Definition 19 and Remark 8 are illustrated by Examples 2 to 4.

**Remark 8.** In order to evaluate  $Q = \text{CONSTRUCT } R \text{ WHERE } P$  over  $G$  one has to look for the mappings of  $P$  in  $[[P]]_G$ , then build a copy of  $R$  for each such mapping and finally merge these copies by duplicating in a suitable way the blanks of  $R$ . The construction of the set of mappings  $\underline{p} = [[Q]]_G : R \Rightarrow G^{(Q)}$  from  $\underline{m} = [[P]]_G : [P] \Rightarrow G^{(P)}$  can be described as follows. First a family of renaming functions  $(d_m)_{m \in \underline{m}}$  is built, such that each  $d_m$  is an injective function from  $B(R)$  to the set of blanks which are fresh, i.e., the blanks which are not used anywhere in the context (thus, specifically, not in  $G$ ), and the functions  $d_m$  have pairwise disjoint images. For each  $m$  the function  $d_m$  is used for extending$m$  as the unique mapping  $n$  on  $[P] \cup R$  such that  $n(x) = m(x)$  for each  $x \in [P]$  and  $n(x) = d_m(x)$  for each  $x \in B(R)$ . Then  $\underline{n}$  is restricted as  $\underline{p}$  with domain  $R$  by restricting each  $n \in \underline{n}$  to the subgraph  $R$  of  $[P] \cup R$ .

$$\begin{array}{ccccccc}
 [P] & \subseteq & [P] \cup R & \supseteq & R \\
 \underline{m} \Downarrow & \text{Extend}_{IB} & \underline{n} \Downarrow & \text{Restrict} & \underline{p} \Downarrow \\
 G^{(P)} & \subseteq & G^{(Q)} & = & G^{(Q)}
 \end{array}$$

Figure 1: Evaluation of a construct query.
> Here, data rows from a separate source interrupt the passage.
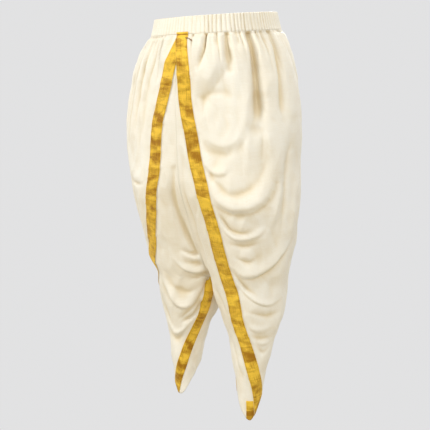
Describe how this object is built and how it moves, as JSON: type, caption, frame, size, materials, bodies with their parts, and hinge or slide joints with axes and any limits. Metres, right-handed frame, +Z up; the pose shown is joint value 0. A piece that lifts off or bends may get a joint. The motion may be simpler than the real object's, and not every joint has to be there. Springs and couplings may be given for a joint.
{
  "type": "dhoti cloth",
  "caption": "Ready-made draped dhoti: two gathered leg drapes in cream silk on an elastic waistband, edged with plain gold tape, kept in the hollow form it has when worn",
  "frame": {"origin": "centre of the waistband, half way up it, where the wearer's waist holds the garment", "axes": "+Z up, the wearer faces -Y, +X towards the wearer's left"},
  "size_m": [0.5029, 0.3225, 1.0057],
  "materials": {
    "cream_silk": "soft satin silk",
    "gold_tape": "metallic tissue tape with fine lengthwise ribs"
  },
  "bodies": {
    "root": {"waistband": "cream_silk", "left_outer_panel": "cream_silk", "right_outer_panel": "cream_silk", "left_inner_panel": "cream_silk", "right_inner_panel": "cream_silk", "left_front_border": "gold_tape", "right_front_border": "gold_tape", "left_lower_border": "gold_tape", "right_lower_border": "gold_tape"}
  },
  "joints": []
}
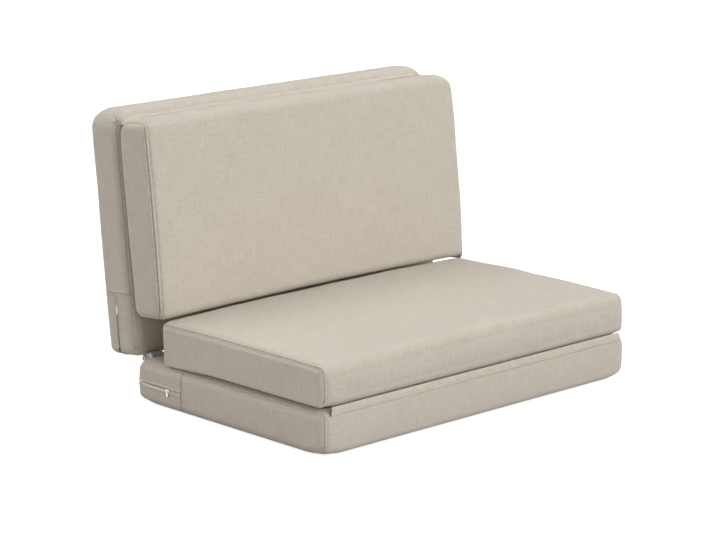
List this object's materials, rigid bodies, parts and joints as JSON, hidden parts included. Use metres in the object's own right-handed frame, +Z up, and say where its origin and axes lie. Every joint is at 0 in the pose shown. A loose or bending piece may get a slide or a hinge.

For select-distinct queries, Definition 19 implies that

$\text{SELECT DISTINCT } S \text{ WHERE } P_1 \equiv \text{CONSTRUCT } S \text{ WHERE } P_1$

Indeed, the set of variables  $S$  can be seen as a query graph made of isolated nodes, all of them variables. Then the set  $IB(S)$  is empty and consequently  $\underline{n} = \underline{m}$ : the extension step is useless.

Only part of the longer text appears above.